On expose donc très souvent des points négatifs, parfois faux, sur le jeu vidéo et l’esport. Mais quels sont leurs bienfaits ?

Depuis une vingtaine d’années, de nombreuses recherches s’axent autour des effets bénéfiques de la pratique de certains jeux vidéo sur différentes parties du corps ; qu’elles soient physiques, psychologiques, ou déterminantes pour la sociabilité. On a par exemple observé que la pratique de certains jeux permet de développer des compétences en matière d’acuité visuelle, de coordination œil-main, de dextérité (habiletés manuelles fines) ou de vision périphérique.

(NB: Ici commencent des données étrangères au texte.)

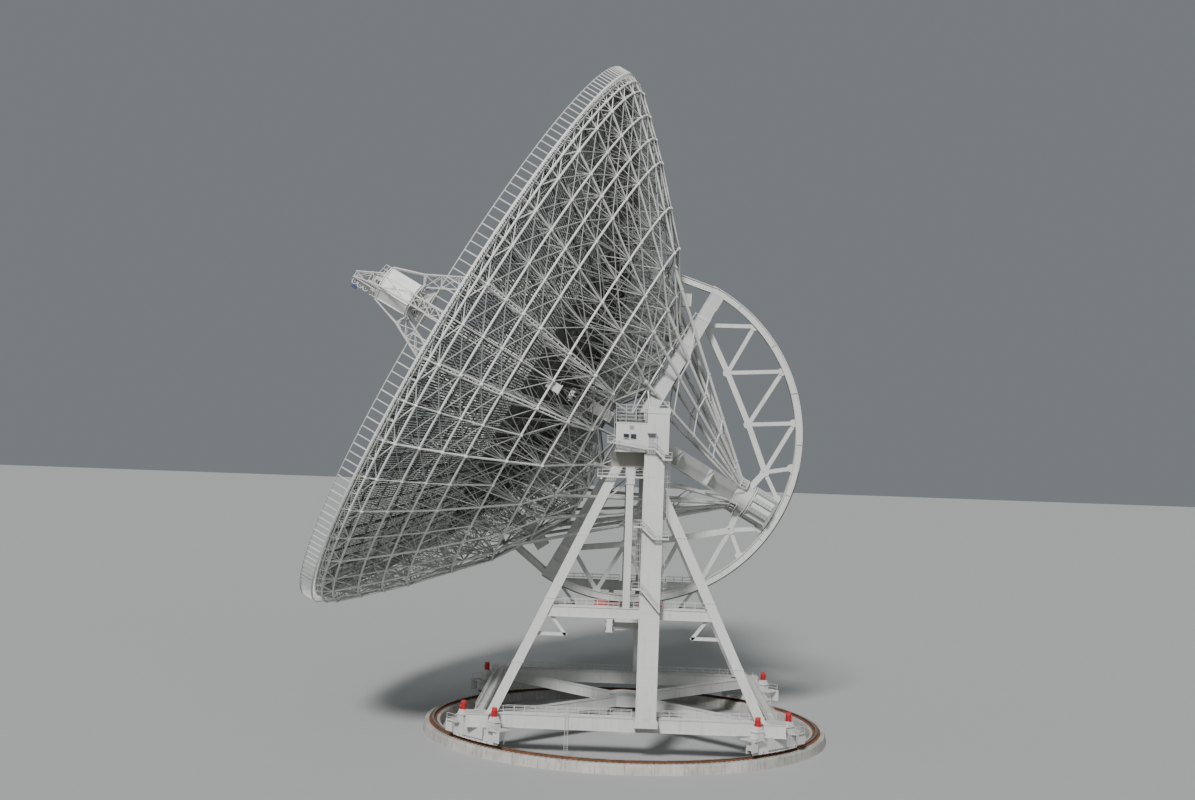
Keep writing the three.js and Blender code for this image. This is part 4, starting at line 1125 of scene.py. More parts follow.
def clear(*points):
    """Whether every point is well clear of the focus legs."""
    return not any(in_leg(point, 0.5) for point in points)


def bowl_point(r, degrees, drop=0.0):
    """A point of the reflecting surface, or this far below it."""
    return polar(r, degrees, surface(r) - drop)


def rib_angle(k):
    return RIB_STEP * (k + 0.5)


# Reflector panels: closed sheets in the middle, open slats towards the rim

PANEL_RINGS = [4.6, 8, 12, 16, 20, 24, 28, 31]
SLAT_RINGS = [31, 34, 37, 40, 42.5, 45, 47.5, 49.98]
SLAT_PITCH = 0.42
SLAT_WIDTH = 0.2


def panel_count(r):
    return 24 if r < 12 else 48


def build_panels():
    for q, letter in enumerate(QUADRANTS):
        face = Form()
        back = Form()
        for r0, r1 in zip(PANEL_RINGS, PANEL_RINGS[1:]):
            count = panel_count(r0) // 4
            width = 90 / count
            for k in range(count):
                panel(face, r0, r1, 90 * q + width * k, width, 0.0, 0.07)
                panel(back, r0, r1, 90 * q + width * k, width, 0.08, 0.05)
        face.make(f"reflector_panels_{letter}", "dish", PANEL,
                  replaces=[f"dish_panels_{letter}"])
        # The back sheets take the backing paint: dirt and painted shade on the panels' rear.
        back.make(f"reflector_backs_{letter}", "dish", BACKING)


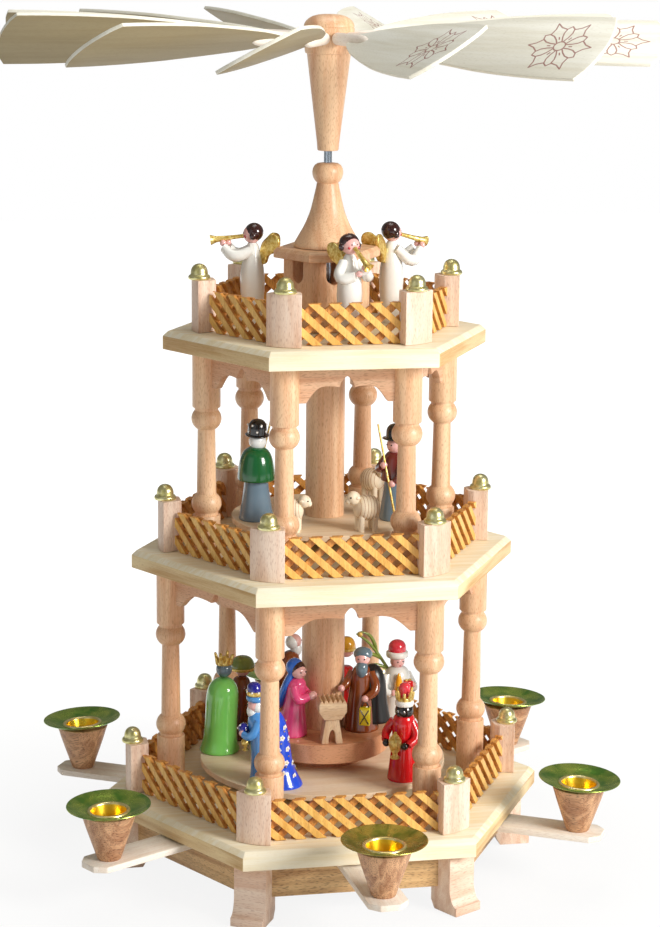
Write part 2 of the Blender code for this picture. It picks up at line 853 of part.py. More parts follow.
def arms_meshes(width, height, reach_share=1.0, hand_share=0.5, spread_share=0.35):
    arms = []
    for side in (1, -1):
        shoulder = (0, side * width * 0.5, height * 0.66)
        hand = (width * reach_share, side * width * spread_share, height * hand_share)
        arms.append(limb(shoulder, hand, width * 0.22, 0.8))
    return arms


def staff_mesh(width, height, top_share):
    # Stands upright in the left hand.
    x = width * 0.94
    y = width * 0.35
    return limb((x, y, height * 0.02), (x, y, height * top_share), width * 0.1)


def trumpet_mesh(width, height):
    mouth = (width * 0.3, 0, height * 0.85)
    bell = (width * 2.9, 0, height * 0.8)
    return limb(mouth, bell, width * 0.1, 3.6)


def wings_meshes(width, height):
    # Two flat wings, spread behind the shoulders.
    wings = []
    outline = [
        (0, height * 0.62), (width * 0.9, height * 0.56), (width * 1.5, height * 0.72),
        (width * 1.3, height * 0.86), (width * 0.6, height * 0.76), (0, height * 0.72)]
    for side in (1, -1):
        wing = flat_mesh([outline], width * 0.2)
        stand = Matrix(((0, 0, 1, 0), (side, 0, 0, 0), (0, 1, 0, 0), (0, 0, 0, 1)))
        wing.transform(Matrix.Translation((-width * 0.55, 0, 0)) @ stand)
        if side == -1:
            wing.flip_normals()
        wings.append(wing)
    return wings


def gift_mesh(width, height, hand_share):
    low = height * (hand_share - 0.09)
    high = height * (hand_share + 0.07)
    return rod_mesh(
        Vector((width * 1.05, 0, low)), Vector((width * 1.05, 0, high)),
        width * 0.2, width * 0.34, limb_steps)


def trained_mesh(mesh, width, height):
    # Bows the figure forward, and adds the cape that trails behind it.
    mesh.transform(Matrix(((1, 0, bow_share, 0), (0, 1, 0, 0), (0, 0, 1, 0), (0, 0, 0, 1))))
    train = body_mesh(cape_shares, width * train_width_share, height * train_height_share)
    train.transform(Matrix.Translation((-width * train_reach_share, 0, 0)))
    return combined(mesh, "UNION", train)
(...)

Il y a aussi des travaux qui permettent de constater un développement des compétences cognitives, comme pour Starcraft : un jeu de stratégie en temps réel permettant de développer la flexibilité cognitive (créativité), mais aussi l’analyse rapide et le traitement des informations, l’attention soutenue dans le temps, l’attention partagée entre plusieurs tâches, la mémoire à long et court terme, les différentes mémoires sensitives… Plein de compétences utiles dans la vie de tous les jours, en fait. Et puis il y a tout l’aspect de la gestion des émotions, avec le fait d’affronter d’autres joueurs, d’apprendre à gagner et à perdre, de devoir gérer son stress. Plus récemment, certains travaux ont également mis l’accent sur l’aspect collaboratif de certains jeux qui permettent de développer des compétences en communication, en leadership, le fait d’avoir un rôle à jouer dans un groupe et de devoir assumer certaines tâches.

Ceux qui ne voient dans les jeux vidéo que le diable incarné risquent d’avoir mal à la tête en voyant tous ces bienfaits potentiels…

Loin de moi l’idée de vouloir dire que le jeu vidéo développe automatiquement toutes ces compétences. Mais lorsque c’est bien encadré, certains jeux permettent de développer certaines compétences.

Tu fais bien d’évoquer l’encadrement. Est-ce qu’on pratique le sport électronique comme il faut en France ?

Disons que l’une des grandes forces de la pratique du jeu vidéo, et notamment de l’esport, c’est d’avoir une certaine forme d’autonomie par rapport à tous les cadres plus institutionnels qui existent dans le monde sportif et culturel. Ce qui a permis de faire se rassembler les premiers groupes de joueurs sous forme de clan, de guildes, puis d’équipes devenues totalement indépendantes. Ce qui a procuré un vrai dynamisme et de véritables nouvelles organisations sociales en dehors de tout cadre. Et c’est plutôt intéressant. Mais l’une des plus grosses difficultés, c’est lorsqu’il s’agit d’accompagner des jeunes populations sur la pratique pure. On va dire que des dérives peuvent apparaître.

Lesquelles ?

L’hygiène de vie, l’intensité de temps de jeu, le manque de temps de repos…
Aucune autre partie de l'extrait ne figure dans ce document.